So it’s been a really long time since I’ve blogged about my life here, and I almost don’t know where to start. But instead of trying to tackle it all in one post I thought I would break it up into little posts–posts about things that I love about Rio; things that suck; and my cultural observations about this city, its inhabitants, and life in general in Brazil. So here’s the first of many short posts about my experience being a Rio resident as an extranjeira (a foreigner).
My first topic is a rather hilarious one. One of the funniest things I’ve encountered about being in Brazil is that people here are obsessed with me being Asian. It’s as if I am the only one of my species that many of these people have ever seen before and they cannot possibly imagine that I am not Japanese (although to be fair, the neighboring state of Sao Paolo has a lot of Japanese). Let me paint a picture for you: I meet a Brazilian–be it the guy trying to sell me a beach chair, or a guy trying to pick me up in a bar, or the guy who stocks the grocery store I live next to, or my friend’s cleaning lady, or a soon-to-be Brazilian friend, or my English student–literally ANY Brazilian–and they see that, lo and behold, through some combination of the way my face looks and the color of my hair and the shape of my eyes, I am not Brazilian or “caucasian,” and they must comment on my being Asian. Several times I’ve just been walking on the street minding my own business when I’ve heard someone say, “Olha! Uma Japa!” (Look! A Japa!) Which is hilarious, because it sounds like “Look! A three-legged dog in a tutu!” or something that should be of more note than an Asian person. But apparently I’m a big deal here. Little girls love me. Babies love me. Perhaps I should start signing autographs.

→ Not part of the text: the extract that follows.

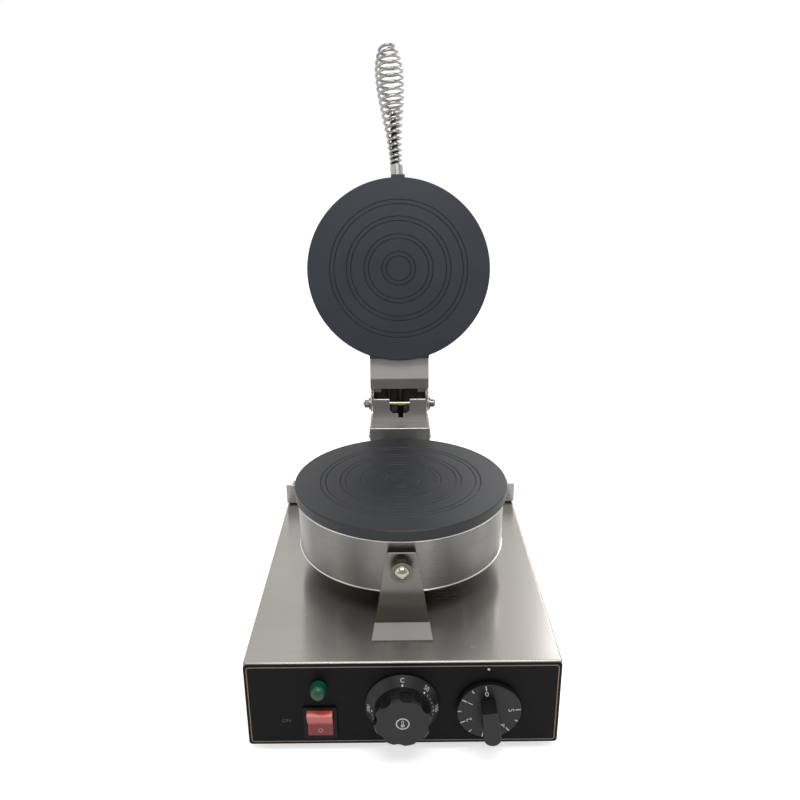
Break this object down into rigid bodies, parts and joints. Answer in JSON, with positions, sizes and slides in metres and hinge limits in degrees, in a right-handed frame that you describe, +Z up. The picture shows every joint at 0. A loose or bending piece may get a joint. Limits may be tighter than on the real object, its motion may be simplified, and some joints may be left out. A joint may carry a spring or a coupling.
{
  "type": "waffle cone maker",
  "caption": "Countertop waffle cone baker: stainless base with dials and a rocker, round plate on a drum, hinged upper plate with a chrome coil handle.",
  "frame": {"origin": "on the counter, under the middle of the open appliance's bounding box", "axes": "+Z up, -Y towards the operator and the control panel, +X to the operator's right"},
  "size_m": [0.255, 0.4677, 0.5768],
  "materials": {
    "brushed_steel": "brushed stainless sheet",
    "spun_steel": "spun stainless pan",
    "bright_steel": "polished and plated",
    "plated_fasteners": "zinc and nickel plated",
    "brass_parts": "turned brass",
    "coated_plate": "dark non-stick coating on cast metal",
    "black_panel": "black powder coat with a thin border line",
    "zinc_sheet": "zinc plated sheet",
    "element_sheath": "heat-tinted sheath",
    "mineral_wool": "pressed mineral wool",
    "rubber": "black moulded rubber",
    "cable_sheath": "dark heat-resistant sheath",
    "knob_plastic": "moulded thermoset, satin",
    "switch_plastic": "black moulded plastic",
    "red_plastic": "clear red plastic",
    "green_plastic": "clear green plastic",
    "control_case": "dark moulded case",
    "terminal_plastic": "white moulded plastic",
    "wire_sleeve": "silicone wire sleeves"
  },
  "bodies": {
    "base": {"base_housing": "brushed_steel", "rear_cover": "brushed_steel", "front_support_bracket": "brushed_steel", "hinge_post": "brushed_steel", "post_rear_cover": "brushed_steel", "hinge_bracket": "brushed_steel", "lower_drum": "spun_steel", "dome_nut": "plated_fasteners", "stud_washer": "plated_fasteners", "drum_stud": "plated_fasteners", "drum_spacer": "plated_fasteners", "drum_stud_nuts": "plated_fasteners", "deck_nuts": "plated_fasteners", "post_bolts": "plated_fasteners", "bracket_screws": "plated_fasteners", "cover_screws": "plated_fasteners", "foot_screws": "plated_fasteners", "lower_plate_screws": "plated_fasteners", "hinge_pin": "plated_fasteners", "hinge_washers": "plated_fasteners", "hinge_pin_nut": "plated_fasteners", "control_screws": "plated_fasteners", "rear_conduit": "plated_fasteners", "conduit_nuts": "plated_fasteners", "earth_stud": "brass_parts", "earth_nuts": "brass_parts", "lower_plate": "coated_plate", "front_panel": "black_panel", "base_plate": "zinc_sheet", "lower_heating_element": "element_sheath", "lower_insulation": "mineral_wool", "rubber_feet": "rubber", "rear_cover_seal": "rubber", "lid_cables": "cable_sheath", "switch_body": "switch_plastic", "indicator_body": "switch_plastic", "cord_gland": "switch_plastic", "gland_nut": "switch_plastic", "indicator_lens": "green_plastic", "thermostat_body": "control_case", "timer_body": "control_case", "terminal_block": "terminal_plastic", "wiring_harness": "wire_sleeve"},
    "lid": {"upper_plate": "coated_plate", "upper_heating_element": "element_sheath", "upper_insulation": "mineral_wool", "upper_plate_screws": "plated_fasteners", "upper_drum": "spun_steel", "lid_hinge_arm": "brushed_steel", "lid_arm_cover": "brushed_steel", "lid_arm_screws": "plated_fasteners", "handle_ferrule": "bright_steel", "handle_rod": "bright_steel", "handle_nut": "plated_fasteners", "handle_coil": "bright_steel"},
    "temperature_dial": {"temperature_knob": "knob_plastic", "thermostat_shaft": "plated_fasteners"},
    "timer_dial": {"timer_knob": "knob_plastic", "timer_shaft": "plated_fasteners"},
    "rocker": {"power_rocker": "red_plastic"}
  },
  "joints": [
    {"name": "lid_hinge", "type": "hinge", "parent": "base", "child": "lid", "pos_m": [0, 0.0902, 0.1981], "axis": [1, 0, 0], "range_deg": [0, 109.4], "deforming": ["lid_cables"]},
    {"name": "temperature_knob_turn", "type": "hinge", "parent": "base", "child": "temperature_dial", "pos_m": [-0.0004, -0.211, 0.0475], "axis": [0, -1, 0], "range_deg": [0, 290]},
    {"name": "timer_knob_turn", "type": "hinge", "parent": "base", "child": "timer_dial", "pos_m": [0.0694, -0.211, 0.044], "axis": [0, -1, 0], "range_deg": [-285, 0]},
    {"name": "power_rocker_tilt", "type": "hinge", "parent": "base", "child": "rocker", "pos_m": [-0.0675, -0.209, 0.0308], "axis": [-1, 0, 0], "range_deg": [0, 24]}
  ]
}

Often I will be in conversation with a Brazilian that I’ve just met, and they will usually out of nowhere ask me (often paired with the action of pulling their eyes back at the outer corners and making “asian eyes”) “But you look like you are of Asian descent…?” It’s funny to me that they always phrase it this way, as if putting the observation into question form makes it more polite? CLEARLY, I am of Asian descent.

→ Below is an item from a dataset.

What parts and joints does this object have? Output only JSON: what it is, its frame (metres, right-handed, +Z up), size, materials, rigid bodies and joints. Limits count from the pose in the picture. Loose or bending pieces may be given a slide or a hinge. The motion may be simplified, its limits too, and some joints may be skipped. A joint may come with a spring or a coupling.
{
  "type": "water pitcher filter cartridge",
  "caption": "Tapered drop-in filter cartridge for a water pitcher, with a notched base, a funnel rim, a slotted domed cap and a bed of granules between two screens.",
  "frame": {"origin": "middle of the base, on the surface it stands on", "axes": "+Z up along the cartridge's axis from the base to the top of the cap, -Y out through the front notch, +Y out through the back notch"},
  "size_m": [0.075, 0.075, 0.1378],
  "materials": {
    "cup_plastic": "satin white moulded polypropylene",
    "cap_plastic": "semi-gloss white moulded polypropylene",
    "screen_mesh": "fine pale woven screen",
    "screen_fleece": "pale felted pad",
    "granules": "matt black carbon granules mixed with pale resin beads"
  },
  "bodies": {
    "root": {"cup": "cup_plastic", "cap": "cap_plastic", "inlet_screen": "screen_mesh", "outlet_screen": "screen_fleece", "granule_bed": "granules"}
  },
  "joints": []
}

Another [truly hilarious… not] joke Brazilians love to play on me is whenever they see someone else who might be of Asian descent coming from a mile away, they always say, “Hey look, it’s your sister/brother/mother/father! Hahaha!” (depending on age and gender of the other Asian who usually looks nothing like me and is often times, not even actually Asian–honestly these people have some pretty bad racial recognition skills…).
Two times now, I’ve had Brazilians just assume I am Japanese, and start speaking to me in Japanese, which, is actually quite impressive since they know how to speak Japanese! But the problem is, I don’t. So… that isn’t helpful. I’ve also gotten lots of konichiwas and origatos while walking down the street.

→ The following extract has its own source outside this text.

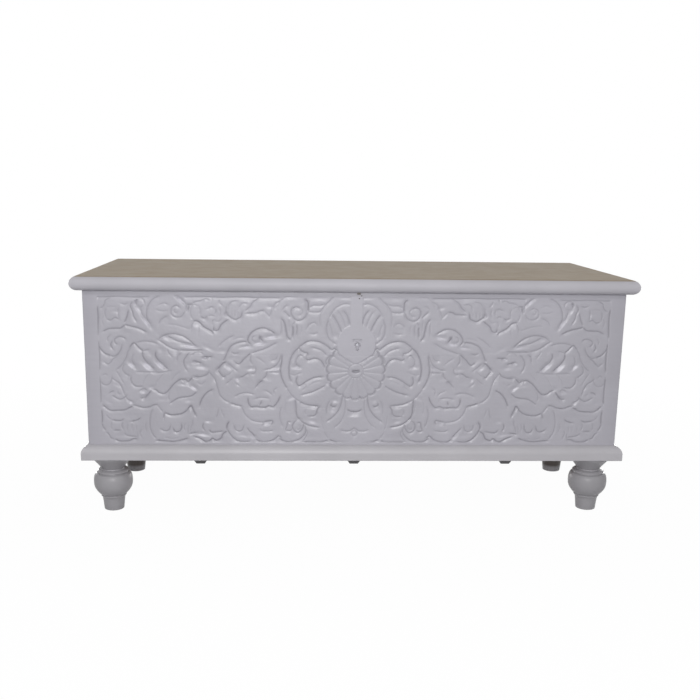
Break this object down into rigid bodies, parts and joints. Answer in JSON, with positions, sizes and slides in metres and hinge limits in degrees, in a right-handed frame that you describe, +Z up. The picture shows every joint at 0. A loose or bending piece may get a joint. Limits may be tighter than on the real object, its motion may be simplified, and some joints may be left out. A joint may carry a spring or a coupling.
{
  "type": "trunk",
  "caption": "Wooden trunk with a hinged lid, a carved arabesque front, a lock with a keyhole and four turned feet, painted silver grey.",
  "frame": {"origin": "On the floor, at the middle of the lid's width and depth.", "axes": "+X runs to the right along the front, +Y runs from the front to the back and +Z is up."},
  "size_m": [1.1, 0.43, 0.483],
  "materials": {
    "lid_paint": "satin taupe paint over wood",
    "front_paint": "satin lilac-grey paint over carved wood",
    "side_paint": "satin silver-grey paint over wood",
    "bare_wood": "unpainted, waxed",
    "iron": "dark, worn"
  },
  "bodies": {
    "carcass": {"back_leaves": "iron", "back_plank_lower": "bare_wood", "back_plank_upper": "bare_wood", "base_batten_left": "bare_wood", "base_batten_middle": "bare_wood", "base_batten_right": "bare_wood", "base_moulding_front": "side_paint", "base_moulding_left": "side_paint", "base_moulding_right": "side_paint", "bottom_board_back": "bare_wood", "bottom_board_front": "bare_wood", "bottom_board_middle": "bare_wood", "end_plank_left_lower": "side_paint", "end_plank_left_upper": "side_paint", "end_plank_right_lower": "side_paint", "end_plank_right_upper": "side_paint", "feet_front": "side_paint", "feet_rear": "side_paint", "foot_blocks_front": "bare_wood", "foot_blocks_rear": "bare_wood", "front_plank_lower": "front_paint", "front_plank_middle": "front_paint", "front_plank_upper": "front_paint", "hinge_pin_left": "iron", "hinge_pin_right": "iron", "lock_case": "iron", "lock_guides": "iron", "lock_key_post": "iron", "lock_plate": "iron", "lock_spring": "iron"},
    "lid": {"hasp_lug": "iron", "lid_batten_left": "bare_wood", "lid_batten_right": "bare_wood", "lid_leaves": "iron", "lid_plank_back": "lid_paint", "lid_plank_front": "lid_paint", "lid_plank_middle": "lid_paint"},
    "bolt": {"lock_bolt": "iron"}
  },
  "joints": [
    {"name": "lid_hinge", "type": "hinge", "parent": "carcass", "child": "lid", "pos_m": [0, 0.1995, 0.4545], "axis": [-1, 0, 0], "range_deg": [0, 105]},
    {"name": "bolt_slide", "type": "slide", "parent": "carcass", "child": "bolt", "axis": [-1, 0, 0], "range_m": [0, 0.024]}
  ]
}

And almost every time I correct someone and say that I am actually Taiwanese, no one understands it on the first go. Usually I am assumed to be Thai, and then they sometimes ask me if I like Thai food, or if I think the beaches there are prettier than in Brazil. And then I have to explain that no, actually I have no relatives from Thailand, my family is from the small island to the east of China called Taiwan. But yes, I love Thai food (and yes, unfortunately, I do think the beaches in Thailand are prettier).
When I first got here, it was certainly tiring, and quite frankly, annoying as f*ck. Now I’m just starting to take it in stride. No one means any harm by it. And sometimes people tell me my “asian eyes are pretty.” (Swoon. Best compliment ever!) I have a guy on my street who sells bootleg DVDs who says “Ni hao” every time I walk by. Hey, at least he knows I speak Chinese and not Japanese. I’m starting to get used to it. And recently, probably because my Portuguese is improving, I’ve had a lot of people ask if I’m Brazilian! (But that’s only after the first few words… apparently I can say “Tudo bem?” like a pro.)